Dataset extract:
- - -

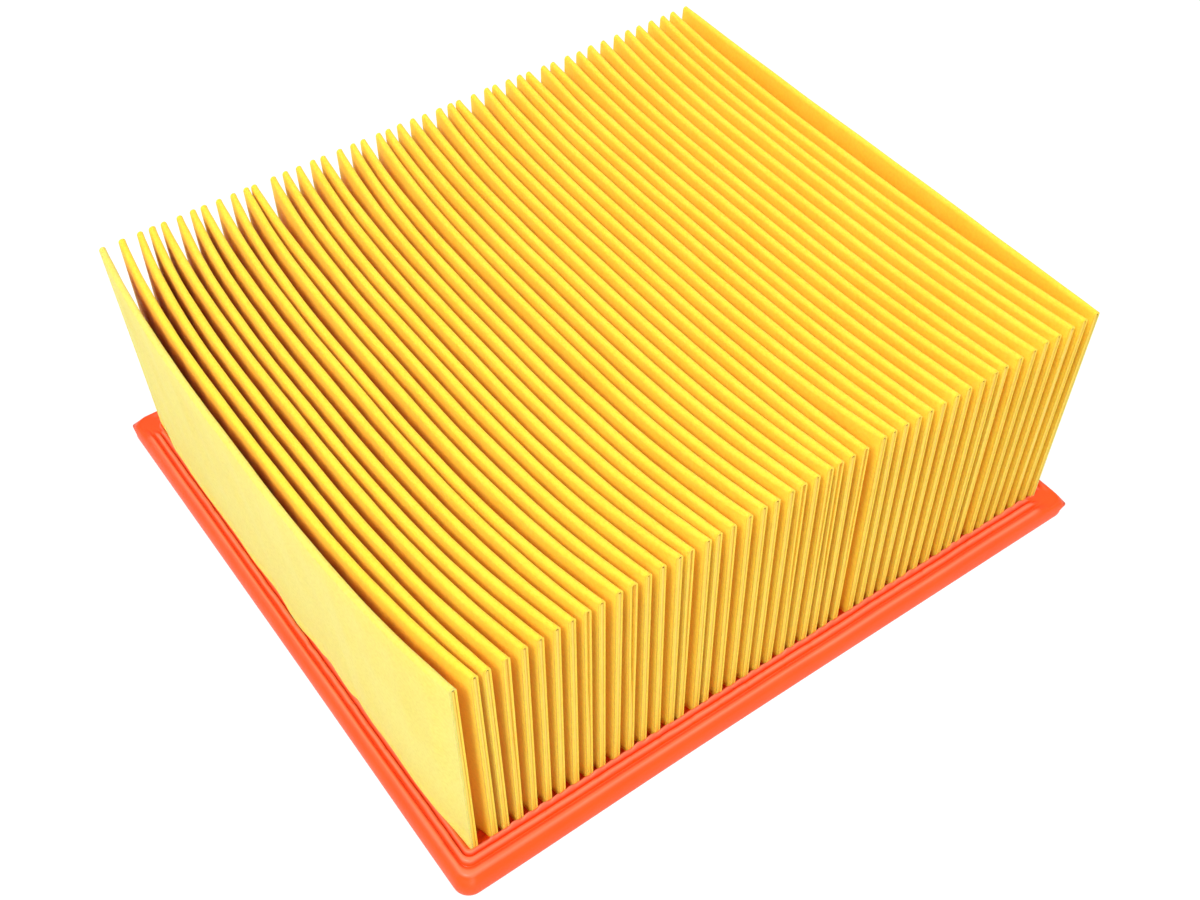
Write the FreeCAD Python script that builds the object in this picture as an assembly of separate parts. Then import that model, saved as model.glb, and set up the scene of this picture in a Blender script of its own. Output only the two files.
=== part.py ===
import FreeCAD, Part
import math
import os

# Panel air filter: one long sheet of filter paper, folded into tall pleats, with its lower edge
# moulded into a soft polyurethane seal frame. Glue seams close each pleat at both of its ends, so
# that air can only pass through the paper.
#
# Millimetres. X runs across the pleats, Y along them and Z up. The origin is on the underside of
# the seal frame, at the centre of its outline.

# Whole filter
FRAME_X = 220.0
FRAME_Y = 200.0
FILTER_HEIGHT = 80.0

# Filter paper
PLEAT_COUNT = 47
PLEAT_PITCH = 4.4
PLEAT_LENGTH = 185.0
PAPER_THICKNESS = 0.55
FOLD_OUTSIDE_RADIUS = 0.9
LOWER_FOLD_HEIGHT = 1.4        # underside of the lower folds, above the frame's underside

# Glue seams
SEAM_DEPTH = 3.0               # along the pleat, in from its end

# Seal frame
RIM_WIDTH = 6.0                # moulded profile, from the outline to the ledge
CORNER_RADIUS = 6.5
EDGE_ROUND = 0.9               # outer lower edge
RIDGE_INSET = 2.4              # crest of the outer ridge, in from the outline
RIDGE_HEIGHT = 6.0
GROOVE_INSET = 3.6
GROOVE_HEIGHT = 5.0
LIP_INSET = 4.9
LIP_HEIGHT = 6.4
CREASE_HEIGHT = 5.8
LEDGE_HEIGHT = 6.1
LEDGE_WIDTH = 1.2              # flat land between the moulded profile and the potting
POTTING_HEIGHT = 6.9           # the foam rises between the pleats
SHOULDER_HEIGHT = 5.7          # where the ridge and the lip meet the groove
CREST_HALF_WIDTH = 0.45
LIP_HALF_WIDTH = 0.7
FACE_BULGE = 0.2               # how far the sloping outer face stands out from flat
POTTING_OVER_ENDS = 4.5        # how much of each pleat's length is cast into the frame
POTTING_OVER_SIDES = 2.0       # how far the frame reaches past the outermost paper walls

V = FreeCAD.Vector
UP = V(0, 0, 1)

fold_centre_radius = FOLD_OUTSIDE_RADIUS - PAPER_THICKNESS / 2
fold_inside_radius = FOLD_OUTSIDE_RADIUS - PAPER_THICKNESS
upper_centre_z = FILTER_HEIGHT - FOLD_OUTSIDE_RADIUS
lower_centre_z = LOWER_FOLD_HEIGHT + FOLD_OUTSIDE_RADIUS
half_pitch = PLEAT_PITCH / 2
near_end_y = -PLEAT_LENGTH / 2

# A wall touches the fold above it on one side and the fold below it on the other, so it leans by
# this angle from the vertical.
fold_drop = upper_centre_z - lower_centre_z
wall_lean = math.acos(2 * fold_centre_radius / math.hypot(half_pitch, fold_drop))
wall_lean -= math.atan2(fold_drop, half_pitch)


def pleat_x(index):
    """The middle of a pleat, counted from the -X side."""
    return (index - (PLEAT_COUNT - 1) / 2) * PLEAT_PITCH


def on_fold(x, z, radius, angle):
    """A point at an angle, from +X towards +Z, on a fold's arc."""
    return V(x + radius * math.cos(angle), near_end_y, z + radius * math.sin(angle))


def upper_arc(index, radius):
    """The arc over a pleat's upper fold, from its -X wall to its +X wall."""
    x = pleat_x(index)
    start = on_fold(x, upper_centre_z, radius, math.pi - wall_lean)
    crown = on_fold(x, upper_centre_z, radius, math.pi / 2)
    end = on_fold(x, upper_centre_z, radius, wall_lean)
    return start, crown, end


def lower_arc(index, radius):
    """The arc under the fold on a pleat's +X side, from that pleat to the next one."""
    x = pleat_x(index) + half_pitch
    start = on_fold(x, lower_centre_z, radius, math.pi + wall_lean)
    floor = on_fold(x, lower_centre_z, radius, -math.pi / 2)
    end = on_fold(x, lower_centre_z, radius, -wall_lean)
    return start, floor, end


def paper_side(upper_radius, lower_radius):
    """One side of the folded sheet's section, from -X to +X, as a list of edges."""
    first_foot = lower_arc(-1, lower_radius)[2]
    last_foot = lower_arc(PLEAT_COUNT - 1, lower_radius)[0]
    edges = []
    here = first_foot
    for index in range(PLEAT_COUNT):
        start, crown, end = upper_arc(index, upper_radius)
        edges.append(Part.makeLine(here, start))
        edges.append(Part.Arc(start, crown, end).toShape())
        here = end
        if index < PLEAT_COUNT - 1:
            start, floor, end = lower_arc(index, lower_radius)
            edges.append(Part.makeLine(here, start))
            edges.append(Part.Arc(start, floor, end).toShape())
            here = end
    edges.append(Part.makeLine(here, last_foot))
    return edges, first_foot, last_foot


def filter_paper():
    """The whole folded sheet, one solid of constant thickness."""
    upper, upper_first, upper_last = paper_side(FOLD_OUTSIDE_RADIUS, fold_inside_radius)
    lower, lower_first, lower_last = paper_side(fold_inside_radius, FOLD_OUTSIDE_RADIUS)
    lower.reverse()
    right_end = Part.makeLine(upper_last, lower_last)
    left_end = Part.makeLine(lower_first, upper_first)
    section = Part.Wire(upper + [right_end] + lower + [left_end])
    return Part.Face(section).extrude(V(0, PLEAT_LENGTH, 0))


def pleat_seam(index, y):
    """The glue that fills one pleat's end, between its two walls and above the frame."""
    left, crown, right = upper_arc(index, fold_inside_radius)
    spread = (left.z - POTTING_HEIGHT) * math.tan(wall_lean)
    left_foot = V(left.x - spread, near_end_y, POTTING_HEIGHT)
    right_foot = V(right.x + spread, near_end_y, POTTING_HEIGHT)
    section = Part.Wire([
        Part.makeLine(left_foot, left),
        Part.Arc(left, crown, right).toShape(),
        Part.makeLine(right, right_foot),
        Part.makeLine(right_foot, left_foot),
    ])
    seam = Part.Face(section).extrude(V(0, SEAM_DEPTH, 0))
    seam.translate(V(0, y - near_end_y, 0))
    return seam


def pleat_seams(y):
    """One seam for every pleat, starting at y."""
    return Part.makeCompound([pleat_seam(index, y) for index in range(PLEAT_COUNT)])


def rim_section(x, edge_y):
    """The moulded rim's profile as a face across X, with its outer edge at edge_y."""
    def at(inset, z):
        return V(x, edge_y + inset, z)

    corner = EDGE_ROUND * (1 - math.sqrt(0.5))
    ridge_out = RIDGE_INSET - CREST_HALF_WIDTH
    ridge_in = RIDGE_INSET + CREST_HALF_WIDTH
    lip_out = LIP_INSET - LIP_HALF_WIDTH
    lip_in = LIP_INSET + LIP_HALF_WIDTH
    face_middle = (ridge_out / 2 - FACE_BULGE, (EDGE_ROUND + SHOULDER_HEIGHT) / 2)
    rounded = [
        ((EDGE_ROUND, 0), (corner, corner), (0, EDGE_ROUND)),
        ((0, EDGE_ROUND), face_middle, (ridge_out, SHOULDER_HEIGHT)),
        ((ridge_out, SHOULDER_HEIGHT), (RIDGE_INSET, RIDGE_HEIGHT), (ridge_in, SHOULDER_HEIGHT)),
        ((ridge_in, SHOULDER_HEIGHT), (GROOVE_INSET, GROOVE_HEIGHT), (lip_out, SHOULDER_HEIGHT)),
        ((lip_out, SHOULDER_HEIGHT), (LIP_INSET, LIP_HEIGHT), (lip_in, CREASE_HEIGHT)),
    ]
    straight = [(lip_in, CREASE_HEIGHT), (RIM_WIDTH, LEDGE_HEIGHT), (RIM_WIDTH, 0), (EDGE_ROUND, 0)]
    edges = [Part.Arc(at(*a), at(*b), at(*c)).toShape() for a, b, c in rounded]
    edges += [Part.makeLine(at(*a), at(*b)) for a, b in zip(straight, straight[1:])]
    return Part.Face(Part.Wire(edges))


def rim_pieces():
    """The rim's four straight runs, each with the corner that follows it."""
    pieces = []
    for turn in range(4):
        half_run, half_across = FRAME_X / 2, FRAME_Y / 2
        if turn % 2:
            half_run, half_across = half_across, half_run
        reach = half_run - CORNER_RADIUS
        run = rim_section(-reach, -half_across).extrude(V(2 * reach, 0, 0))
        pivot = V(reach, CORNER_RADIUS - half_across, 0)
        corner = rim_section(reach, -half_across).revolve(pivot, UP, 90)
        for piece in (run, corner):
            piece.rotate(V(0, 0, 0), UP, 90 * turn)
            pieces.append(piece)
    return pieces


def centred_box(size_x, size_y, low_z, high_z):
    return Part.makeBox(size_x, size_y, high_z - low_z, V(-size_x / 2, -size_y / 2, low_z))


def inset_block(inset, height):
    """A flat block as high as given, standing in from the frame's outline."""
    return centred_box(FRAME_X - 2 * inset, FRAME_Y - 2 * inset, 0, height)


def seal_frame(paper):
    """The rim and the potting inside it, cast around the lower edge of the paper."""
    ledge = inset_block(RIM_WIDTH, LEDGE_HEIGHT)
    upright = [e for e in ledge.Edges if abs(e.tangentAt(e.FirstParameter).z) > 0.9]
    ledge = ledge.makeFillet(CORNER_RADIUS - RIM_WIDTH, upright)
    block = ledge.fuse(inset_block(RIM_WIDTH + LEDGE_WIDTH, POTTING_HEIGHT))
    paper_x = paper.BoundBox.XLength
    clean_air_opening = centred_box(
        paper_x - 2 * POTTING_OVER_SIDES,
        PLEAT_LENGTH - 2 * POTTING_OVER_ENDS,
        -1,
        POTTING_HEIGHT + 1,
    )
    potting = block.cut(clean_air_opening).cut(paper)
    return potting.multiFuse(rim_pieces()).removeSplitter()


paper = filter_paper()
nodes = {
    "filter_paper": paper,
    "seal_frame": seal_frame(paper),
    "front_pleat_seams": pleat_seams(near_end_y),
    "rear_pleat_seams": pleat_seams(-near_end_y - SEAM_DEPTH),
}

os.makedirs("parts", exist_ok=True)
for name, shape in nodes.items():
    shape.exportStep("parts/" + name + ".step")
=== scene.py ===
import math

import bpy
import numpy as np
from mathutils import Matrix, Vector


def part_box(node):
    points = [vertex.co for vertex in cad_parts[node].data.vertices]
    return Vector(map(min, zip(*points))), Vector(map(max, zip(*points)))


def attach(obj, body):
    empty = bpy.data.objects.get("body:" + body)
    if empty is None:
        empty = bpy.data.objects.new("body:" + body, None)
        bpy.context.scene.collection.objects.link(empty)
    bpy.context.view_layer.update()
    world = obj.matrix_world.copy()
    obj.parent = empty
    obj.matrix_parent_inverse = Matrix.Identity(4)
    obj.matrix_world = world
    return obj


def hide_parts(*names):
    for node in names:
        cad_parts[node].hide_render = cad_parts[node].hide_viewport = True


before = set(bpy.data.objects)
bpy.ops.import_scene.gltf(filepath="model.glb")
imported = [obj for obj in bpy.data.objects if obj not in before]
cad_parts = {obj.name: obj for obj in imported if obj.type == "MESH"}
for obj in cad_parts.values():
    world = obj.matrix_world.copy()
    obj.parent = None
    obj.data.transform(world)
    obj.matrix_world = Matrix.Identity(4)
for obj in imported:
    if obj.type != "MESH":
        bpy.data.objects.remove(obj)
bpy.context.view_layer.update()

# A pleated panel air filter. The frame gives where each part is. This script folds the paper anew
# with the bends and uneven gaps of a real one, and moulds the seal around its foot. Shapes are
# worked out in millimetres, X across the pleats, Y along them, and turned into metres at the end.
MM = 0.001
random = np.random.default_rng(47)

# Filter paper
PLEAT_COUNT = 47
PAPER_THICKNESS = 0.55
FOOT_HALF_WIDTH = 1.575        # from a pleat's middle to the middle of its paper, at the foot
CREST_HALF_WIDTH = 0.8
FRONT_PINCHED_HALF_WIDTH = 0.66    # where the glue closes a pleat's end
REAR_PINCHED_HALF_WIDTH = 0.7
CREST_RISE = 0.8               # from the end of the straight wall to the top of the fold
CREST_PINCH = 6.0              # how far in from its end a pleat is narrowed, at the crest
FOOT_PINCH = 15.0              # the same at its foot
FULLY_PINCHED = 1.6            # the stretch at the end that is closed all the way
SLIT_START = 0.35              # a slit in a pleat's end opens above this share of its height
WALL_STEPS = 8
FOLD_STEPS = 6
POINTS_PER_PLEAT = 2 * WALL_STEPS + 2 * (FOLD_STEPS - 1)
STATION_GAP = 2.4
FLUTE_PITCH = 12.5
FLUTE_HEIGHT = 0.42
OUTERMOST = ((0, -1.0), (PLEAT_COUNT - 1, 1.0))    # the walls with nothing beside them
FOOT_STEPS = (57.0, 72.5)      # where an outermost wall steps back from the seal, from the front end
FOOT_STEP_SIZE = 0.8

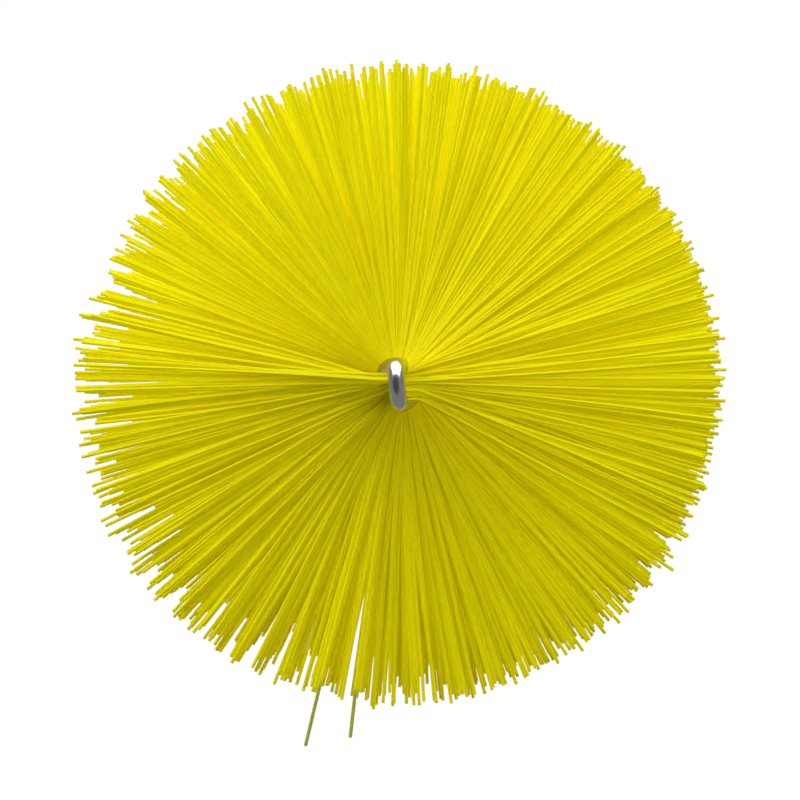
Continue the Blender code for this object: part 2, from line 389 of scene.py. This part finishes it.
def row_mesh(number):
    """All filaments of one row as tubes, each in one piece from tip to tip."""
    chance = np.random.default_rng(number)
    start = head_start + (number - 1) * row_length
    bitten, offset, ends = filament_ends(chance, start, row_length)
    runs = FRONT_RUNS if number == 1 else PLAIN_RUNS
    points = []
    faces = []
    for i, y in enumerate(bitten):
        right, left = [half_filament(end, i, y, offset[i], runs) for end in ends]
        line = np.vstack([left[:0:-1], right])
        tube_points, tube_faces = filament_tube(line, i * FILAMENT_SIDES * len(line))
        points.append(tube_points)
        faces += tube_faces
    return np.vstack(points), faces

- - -

Exercise: Quote word for word every line from the one that has "paper = filter_paper()" through the one that has "before = set(bpy.data.objects)".

Written response:
paper = filter_paper()
nodes = {
    "filter_paper": paper,
    "seal_frame": seal_frame(paper),
    "front_pleat_seams": pleat_seams(near_end_y),
    "rear_pleat_seams": pleat_seams(-near_end_y - SEAM_DEPTH),
}

os.makedirs("parts", exist_ok=True)
for name, shape in nodes.items():
    shape.exportStep("parts/" + name + ".step")
=== scene.py ===
import math

import bpy
import numpy as np
from mathutils import Matrix, Vector


def part_box(node):
    points = [vertex.co for vertex in cad_parts[node].data.vertices]
    return Vector(map(min, zip(*points))), Vector(map(max, zip(*points)))


def attach(obj, body):
    empty = bpy.data.objects.get("body:" + body)
    if empty is None:
        empty = bpy.data.objects.new("body:" + body, None)
        bpy.context.scene.collection.objects.link(empty)
    bpy.context.view_layer.update()
    world = obj.matrix_world.copy()
    obj.parent = empty
    obj.matrix_parent_inverse = Matrix.Identity(4)
    obj.matrix_world = world
    return obj


def hide_parts(*names):
    for node in names:
        cad_parts[node].hide_render = cad_parts[node].hide_viewport = True


before = set(bpy.data.objects)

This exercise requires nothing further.